Alessandro Bosetti/Antje Vowinckel - Charlemagne...

Bosetti, Alessandro/Vowinckel, Antje
Charlemagne, la vue attachee sur son lac de
Constance, amoureux de l’abime cache
Bowindo
03

Some of our French readers may offer a better translation of the title. The best I can manage is, “Charlemagne, his eyes fixed on Lake Constance, in love with the ruined mask”. Not that it matters. The disc in question is oddly structured, featuring two lengthy pieces by Bosetti and a shorter one by Vowinckel. Both of Bosetti’s are entirely electronic in nature having little to do with his perhaps better known quiet work on the soprano saxophone, both solo and in groups like Phosphor. The first, “Sardinia and Japan are Islands”, strings together in seemingly random fashion a large range of unrelated sounds including taped voices, processed field recordings and digitally generated tones. It’s something of a mishmash, a stream of consciousness kind of journey where, if the listener isn’t entirely in sync with the music’s creator (and I fear I’m not in this case), a sense of arbitrariness creeps in and one is left with the disquieting notion that episodes have been stitched together without any compelling reason. There’s a shallowness of field that fails to convince one of a viable alternate reality. This is decidedly not the case in the subsequent track, “Kitchen Piece” which works altogether more successfully. The original sound source is an improvisation performed by Oreledigneur (the duo of Giuseppe Ielasi and Renato Rinaldi) in “Rita’s Kitchen”, presumably then processed extensively by Bosetti. One of the basic aspects of the work is that, happily, it does indeed largely sound as though one is in a kitchen! The noises are kept abstract and sections are sliced and diced with abandon, but there’s a “kitchenness” to the proceedings that’s quite appealing. It’s also far less claustrophobic than the preceding number, expansive in breadth and taking special delight in inserting palpable space between sounds, opening everything up. One can almost visualize the little side trip up a faucet, over a dish rack, a peek out the window, kicking crumbs out of the toaster, etc. It’s a very nice work.

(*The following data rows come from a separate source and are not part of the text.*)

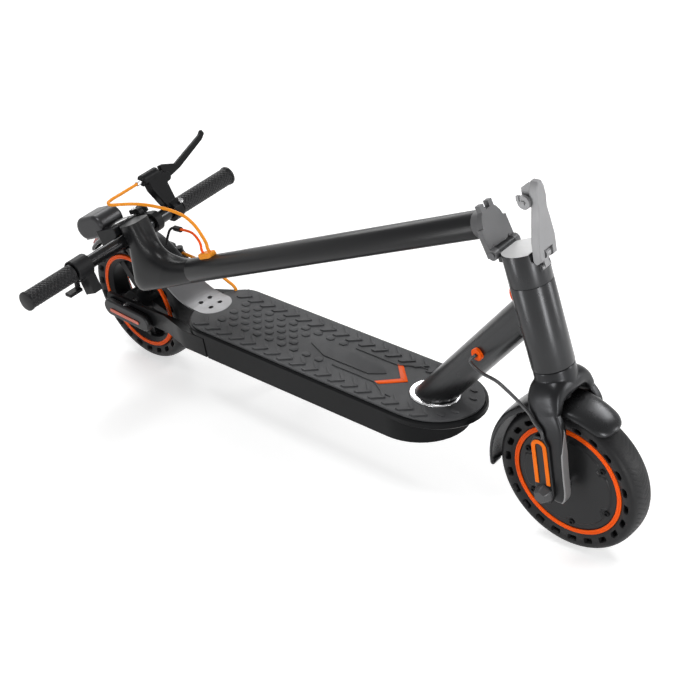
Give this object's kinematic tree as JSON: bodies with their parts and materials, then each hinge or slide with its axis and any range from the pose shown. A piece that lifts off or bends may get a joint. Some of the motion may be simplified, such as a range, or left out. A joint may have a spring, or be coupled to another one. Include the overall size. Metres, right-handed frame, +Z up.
{
  "type": "folding electric kick scooter",
  "caption": "Folding electric kick scooter, shown folded: the stem lies back over the deck, with a front motor wheel, rear disc brake, side stand and a lever-locked fold.",
  "frame": {"origin": "bottom centre of the bounding box, on the ground under the deck", "axes": "+X forward (towards the front wheel), +Y to the rider's left, +Z up"},
  "size_m": [1.0768, 0.4226, 0.5176],
  "materials": {
    "black_paint": "semi-gloss black powder coat over aluminium alloy",
    "satin_black": "satin black powder coat over aluminium alloy",
    "black_steel": "satin black paint over steel",
    "grey_metal": "fine-blasted grey",
    "steel": "bright, lightly brushed",
    "tyre_rubber": "matt, moulded tread",
    "soft_rubber": "matt",
    "mat_rubber": "matt, raised bars",
    "black_plastic": "semi-gloss moulded",
    "dull_plastic": "fine texture",
    "orange_plastic": "satin orange",
    "amber_sleeve": "satin light orange",
    "salmon_strip": "soft, reflective",
    "red_lens": "clear red",
    "dark_lens": "polished dark",
    "battery_wrap": "shrink wrap round metal-cased cells",
    "copper": "enamelled copper windings on a steel core",
    "motor_alloy": "semi-gloss black coat over cast alloy"
  },
  "bodies": {
    "frame": {"deck_body": "black_paint", "bottom_cover": "satin_black", "deck_mat": "mat_rubber", "battery_pack": "battery_wrap", "neck_and_head_tube": "black_paint", "neck_collar": "steel", "headset_sleeve": "steel", "neck_grommet": "orange_plastic", "rear_arm_left": "black_paint", "rear_arm_right": "black_paint", "rear_axle": "steel", "axle_cover_left": "black_plastic", "axle_cover_right": "black_plastic", "rear_reflector": "salmon_strip", "brake_caliper": "satin_black", "rear_brake_cable": "amber_sleeve", "rear_fender": "black_paint", "tail_light": "red_lens", "kickstand_bracket": "black_steel", "motor_cable": "soft_rubber"},
    "front_assembly": {"fork": "black_steel", "fork_cover_left": "black_plastic", "fork_cover_right": "black_plastic", "fork_reflector": "orange_plastic", "front_fender": "black_paint", "front_axle": "steel", "motor_stator": "copper", "fold_base": "black_steel", "hinge_pin": "steel", "lock_bolt": "grey_metal"},
    "front_wheel": {"front_tyre": "tyre_rubber", "front_rim_liner": "orange_plastic", "motor_hub": "motor_alloy", "motor_cover": "motor_alloy"},
    "rear_wheel": {"rear_tyre": "tyre_rubber", "rear_rim_liner": "orange_plastic", "rear_rim": "satin_black", "brake_disc": "steel"},
    "stem": {"stem_base": "grey_metal", "stem_tube": "satin_black", "cable_grommet": "amber_sleeve", "handlebar": "black_paint", "grip_right": "soft_rubber", "grip_left": "soft_rubber", "display_pod": "black_plastic", "display": "dark_lens", "headlight": "dark_lens", "throttle_housing": "dull_plastic", "brake_perch": "satin_black", "bell_base": "dull_plastic", "brake_cable": "amber_sleeve", "lamp_cable": "orange_plastic"},
    "lock_lever": {"lock_lever": "grey_metal"},
    "safety_catch": {"safety_catch": "grey_metal"},
    "throttle": {"throttle_paddle": "dull_plastic"},
    "brake_lever": {"brake_lever": "satin_black"},
    "bell_lever": {"bell_lever": "dull_plastic"},
    "power_button": {"power_button": "orange_plastic"},
    "kickstand": {"kickstand_leg": "black_steel"},
    "charge_cap": {"charge_cap": "soft_rubber"}
  },
  "joints": [
    {"name": "steering", "type": "hinge", "parent": "frame", "child": "front_assembly", "pos_m": [0.41968, 0.07179, 0.26145], "axis": [-0.1668, 0, 0.986], "range_deg": [-50.6, 39.4], "deforming": ["motor_cable"]},
    {"name": "front_wheel_spin", "type": "hinge", "parent": "front_assembly", "child": "front_wheel", "pos_m": [0.43414, 0.07061, 0.1037], "axis": [-0.0962, 0.9952, -0.0163], "continuous": true},
    {"name": "rear_wheel_spin", "type": "hinge", "parent": "frame", "child": "rear_wheel", "pos_m": [-0.43491, 0.07179, 0.10369], "axis": [0, 1, 0], "continuous": true},
    {"name": "stem_fold", "type": "hinge", "parent": "front_assembly", "child": "stem", "pos_m": [0.36459, 0.069, 0.41643], "axis": [-0.0962, 0.9952, -0.0163], "range_deg": [0, 100.1]},
    {"name": "lock_lever_swing", "type": "hinge", "parent": "front_assembly", "child": "lock_lever", "pos_m": [0.42414, 0.07486, 0.42245], "axis": [-0.0962, 0.9952, -0.0163], "range_deg": [0, 85]},
    {"name": "safety_catch_turn", "type": "hinge", "parent": "lock_lever", "child": "safety_catch", "pos_m": [0.41126, 0.07475, 0.49217], "axis": [-0.0962, 0.9952, -0.0163], "range_deg": [0, 60]},
    {"name": "throttle_turn", "type": "hinge", "parent": "stem", "child": "throttle", "pos_m": [-0.31447, -0.11545, 0.27932], "axis": [-0.0962, 0.9952, -0.0163], "range_deg": [0, 18], "stiffness_Nm_per_rad": 0.2},
    {"name": "brake_lever_pull", "type": "hinge", "parent": "stem", "child": "brake_lever", "pos_m": [-0.35183, 0.09768, 0.32253], "axis": [-0.9368, -0.0961, -0.3363], "range_deg": [0, 24], "stiffness_Nm_per_rad": 1.2},
    {"name": "bell_lever_flick", "type": "hinge", "parent": "stem", "child": "bell_lever", "pos_m": [-0.34769, 0.0353, 0.29314], "axis": [-0.0962, 0.9952, -0.0163], "range_deg": [0, 20], "stiffness_Nm_per_rad": 0.05},
    {"name": "power_button_press", "type": "slide", "parent": "stem", "child": "power_button", "axis": [-0.3363, -0.0171, 0.9416], "range_m": [0, 0.0015], "stiffness_N_per_m": 300},
    {"name": "kickstand_swing", "type": "hinge", "parent": "frame", "child": "kickstand", "pos_m": [-0.16691, 0.12879, 0.07969], "axis": [0, 0.829, 0.5592], "range_deg": [0, 90]},
    {"name": "charge_cap_hinge", "type": "hinge", "parent": "frame", "child": "charge_cap", "pos_m": [0.12509, 0.13829, 0.10269], "axis": [-1, 0, 0], "range_deg": [0, 90]}
  ]
}
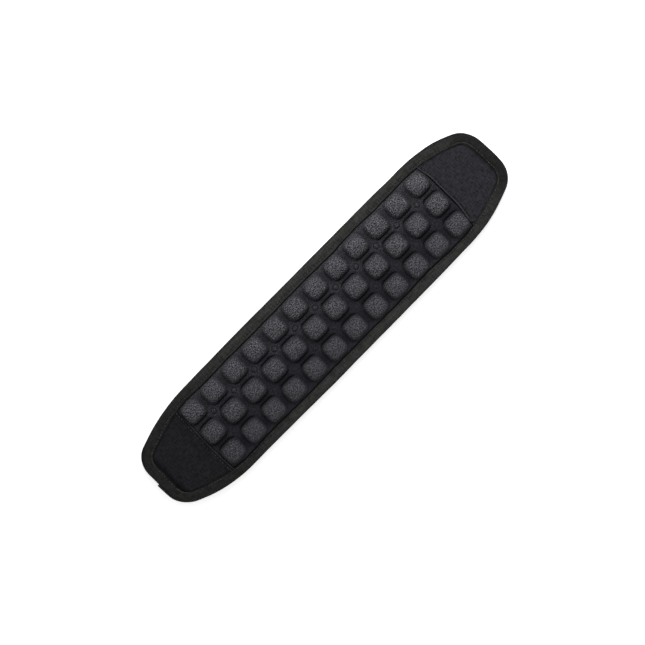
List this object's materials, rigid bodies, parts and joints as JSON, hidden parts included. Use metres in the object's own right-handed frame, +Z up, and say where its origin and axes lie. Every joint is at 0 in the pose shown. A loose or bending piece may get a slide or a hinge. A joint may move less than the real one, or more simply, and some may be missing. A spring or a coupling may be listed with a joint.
{
  "type": "air-cell strap pad",
  "caption": "Long flat strap pad with rows of pillow-shaped air cells, plain end panels, a bound edge and a wrap-over strap sleeve behind.",
  "frame": {"origin": "on the surface the pad lies on, below the centre of its outline", "axes": "+X along the pad's length, away from the lap in its edge binding; +Z up, out of the air cells; +Y across the pad, away from the sleeve's hinge"},
  "size_m": [0.3611, 0.08, 0.0188],
  "materials": {
    "cover_fabric": "matte fine knit, paler over the cells",
    "panel_fabric": "matte close weave",
    "binding_tape": "ribbed woven tape, slightly warm black",
    "thread": "twisted polyester sewing thread",
    "cell_film": "translucent thermoformed film",
    "foam": "closed-cell foam",
    "back_fabric": "plain woven",
    "loop_pile": "napped loop pile",
    "hook_tape": "rows of small nylon hooks",
    "grip_rubber": "soft anti-slip sheet with small raised dots"
  },
  "bodies": {
    "pad": {"front_cover": "cover_fabric", "air_cell_film": "cell_film", "cell_base_film": "cell_film", "foam_core": "foam", "back_cover": "back_fabric", "left_end_panel": "panel_fabric", "right_end_panel": "panel_fabric", "left_hem_thread": "thread", "right_hem_thread": "thread", "edge_binding": "binding_tape", "binding_thread_front": "thread", "binding_thread_back": "thread", "flap_sewn_margin": "back_fabric", "flap_margin_thread": "thread", "loop_strip": "loop_pile", "loop_strip_thread": "thread", "grip_strip": "grip_rubber"},
    "flap": {"sleeve_flap": "back_fabric", "hook_strip": "hook_tape", "hook_strip_thread": "thread"}
  },
  "joints": [
    {"name": "sleeve_flap_hinge", "type": "hinge", "parent": "pad", "child": "flap", "pos_m": [0, -0.0378, 0.005], "axis": [-1, 0, 0], "range_deg": [0, 176]}
  ]
}
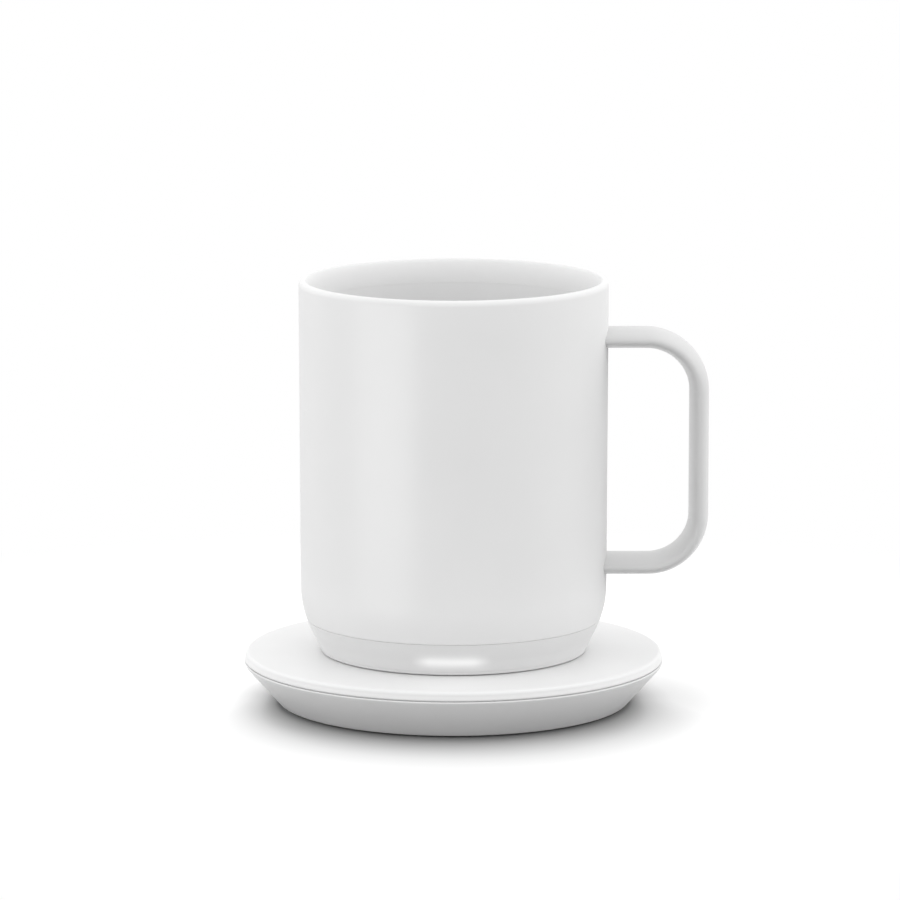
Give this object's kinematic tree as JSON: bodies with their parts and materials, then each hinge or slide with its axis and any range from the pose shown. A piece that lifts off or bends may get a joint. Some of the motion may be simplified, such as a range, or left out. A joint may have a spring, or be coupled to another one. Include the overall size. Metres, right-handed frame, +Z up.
{
  "type": "self heating mug",
  "caption": "Straight mug with a loop handle, a light slot in its lower band and a heater, cells and button in its base, lifting off a round charging coaster.",
  "frame": {"origin": "middle of the coaster's foot pad, on the surface that it stands on", "axes": "+Z up, +X along the handle, -Y towards the front with the light, +Y towards the power inlet"},
  "size_m": [0.1204, 0.109, 0.1105],
  "materials": {
    "coating": "satin white",
    "handle_coating": "satin white",
    "band_plastic": "satin white",
    "coaster_plastic": "satin white",
    "coaster_shell_plastic": "satin white",
    "window_plastic": "frosted, lit white from behind",
    "soft_rubber": "matt grey",
    "seal_rubber": "matt black",
    "button_plastic": "satin white",
    "gold_plate": "gold plated",
    "steel": "plain",
    "nickel": "plated",
    "black_plastic": "moulded",
    "board_laminate": "green solder mask",
    "chip_plastic": "moulded",
    "emitter_plastic": "clear over phosphor",
    "carrier_plastic": "moulded",
    "cell_wrap": "wrapped in blue film",
    "insulation_foam": "closed cell foam",
    "heater_film": "amber film",
    "red_wire": "insulated",
    "black_wire": "insulated"
  },
  "bodies": {
    "coaster": {"coaster_foot_pad": "soft_rubber", "coaster_lower_shell": "coaster_shell_plastic", "coaster_top_cover": "coaster_plastic", "coaster_screw_1": "steel", "coaster_screw_2": "steel", "coaster_screw_3": "steel", "coaster_board": "board_laminate", "coaster_controller": "chip_plastic", "coaster_capacitor": "nickel", "coaster_coil": "chip_plastic", "pin_block": "black_plastic", "pin_spring_inner": "steel", "pin_spring_outer": "steel", "inlet_jack": "black_plastic", "inlet_pin": "steel"},
    "mug": {"outer_shell": "coating", "inner_liner": "coating", "handle": "handle_coating", "handle_stud_upper": "steel", "handle_stud_lower": "steel", "base_band": "band_plastic", "light_window": "window_plastic", "light_emitter_1": "emitter_plastic", "light_emitter_2": "emitter_plastic", "base_cover": "band_plastic", "cover_seal": "seal_rubber", "foot_ring": "soft_rubber", "contact_ring_inner": "gold_plate", "contact_ring_outer": "gold_plate", "base_screw_1": "steel", "base_screw_2": "steel", "base_screw_3": "steel", "power_switch": "steel", "main_board": "board_laminate", "processor_chip": "chip_plastic", "radio_module": "nickel", "charger_chip": "chip_plastic", "power_coil": "chip_plastic", "battery_carrier": "carrier_plastic", "battery_cell_1": "cell_wrap", "battery_cell_2": "cell_wrap", "cell_link": "nickel", "battery_wire_1": "red_wire", "battery_wire_2": "black_wire", "heater_wire_1": "red_wire", "heater_wire_2": "black_wire", "insulation_disc": "insulation_foam", "heater_disc": "heater_film", "temperature_sensor_1": "chip_plastic", "temperature_sensor_2": "chip_plastic"},
    "button": {"power_button": "button_plastic", "switch_plunger": "black_plastic"},
    "pin_inner": {"contact_pin_inner": "gold_plate"},
    "pin_outer": {"contact_pin_outer": "gold_plate"}
  },
  "joints": [
    {"name": "mug_lift", "type": "slide", "parent": "coaster", "child": "mug", "axis": [0, 0, 1], "range_m": [0, 0.06]},
    {"name": "button_press", "type": "slide", "parent": "mug", "child": "button", "axis": [0, 0, 1], "range_m": [0, 0.0005], "stiffness_N_per_m": 1000, "springref_m": -0.001},
    {"name": "pin_inner_press", "type": "slide", "parent": "coaster", "child": "pin_inner", "axis": [0, 0, -1], "range_m": [0, 0.0007], "stiffness_N_per_m": 500, "springref_m": -0.001, "deforming": ["pin_spring_inner"]},
    {"name": "pin_outer_press", "type": "slide", "parent": "coaster", "child": "pin_outer", "axis": [0, 0, -1], "range_m": [0, 0.0007], "stiffness_N_per_m": 500, "springref_m": -0.001, "deforming": ["pin_spring_outer"]}
  ]
}
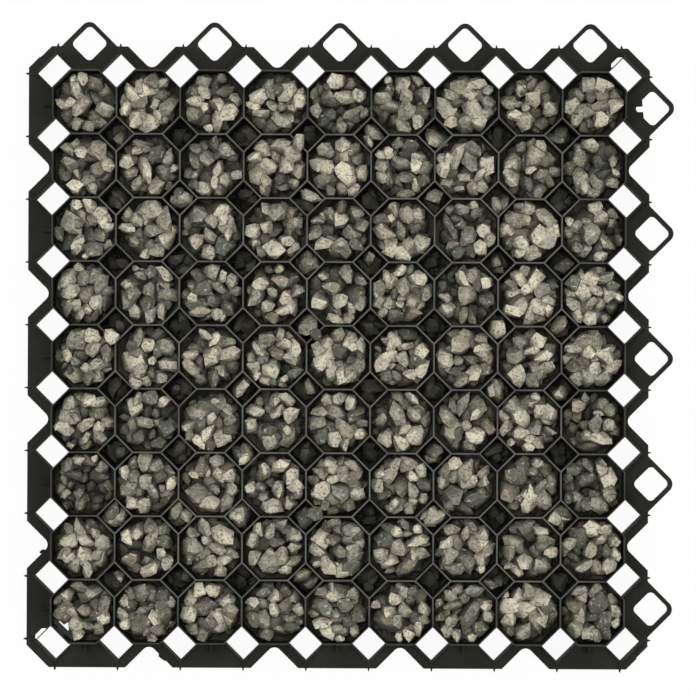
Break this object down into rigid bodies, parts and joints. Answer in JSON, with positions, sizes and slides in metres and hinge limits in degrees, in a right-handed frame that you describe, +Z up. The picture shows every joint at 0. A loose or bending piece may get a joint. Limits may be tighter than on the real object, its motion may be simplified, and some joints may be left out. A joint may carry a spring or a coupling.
{
  "type": "grass paver grid",
  "caption": "Interlocking black plastic paver grid with octagonal cells full of crushed stone, loops on two sides and raised plates on the other two",
  "frame": {"origin": "the middle of the square module, on the ground plane", "axes": "+X to the right towards the looped right side, +Y to the back towards the looped back side, +Z up"},
  "size_m": [0.5168, 0.5168, 0.0464],
  "materials": {
    "recycled_plastic": "moulded, matte with a slight sheen",
    "crushed_stone": "rough broken faces"
  },
  "bodies": {
    "root": {"paver_grid": "recycled_plastic", "cell_gravel": "crushed_stone", "pocket_gravel": "crushed_stone", "stray_stones": "crushed_stone"}
  },
  "joints": []
}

Antje Vowinckel, a new name to me, is apparently better known for her radio plays, but she plunges into the musique concrete field with abandon in her piece, “NIPPS”. It’s an interesting contrast to the first Bosetti piece since, in some ways, there’s a similarity of approach, a kind of free-for-all attack where each subsequent element may bear little obvious relationship to what came before or follows after. Which is to say that perhaps the reason I find Vowinckel’s work fairly convincing may simply be that I feel an affinity for the way she arranges sound, that the series of events reads as somehow logical to me, even if it’s impossible to explain why. In any event, she uses many “big” sounds: explosive vocalizations, sci-fi ray gun blasts, large blobs of tone, all of which cushion and envelop the mid-range clatter and upper level sizzles and whistles. When, late in the composition, a collage of Japanese voices bursts in, it’s somehow right, a door opening into an adjacent video parlor. “NIPPS” is vibrant, even a tad gaudy, but it brims with life and that's all one can ask.

~ Brian Olewnick

Posted by on June 17, 2004 6:20 PM
Comments

"Some of our French readers may offer a better translation of the title. The best I can manage is, “Charlemagne, his eyes fixed on Lake Constance, in love with the ruined mask”.

Hi Brian
Well, there is a light mistake at the end, it should be : "in love with the hidden abyss"...
Does it make more sense ?

Nice that you have made a review of this CD which was, IMHO, a little unnoticed.
In fact, I like the first piece, a good electroacoustic composition.

Posted by: Jacques Oger at June 25, 2004 1:01 AM

"Well, there is a light mistake at the end, it should be : "in love with the hidden abyss"..."

Yes, it is "l'abîme caché" rather than "le cache abimé" ;-) This title sounds a little strange to me, even in french.

BTW, i got my hands by chance on a demo cd-r of "Kitchen Piece" lately. I particularly like its first part, which is the more 'kitcheny' and somehow managed to make me forget momentarily that my own kitchen is also my bedroom. I'd be curious to listen to the whole record.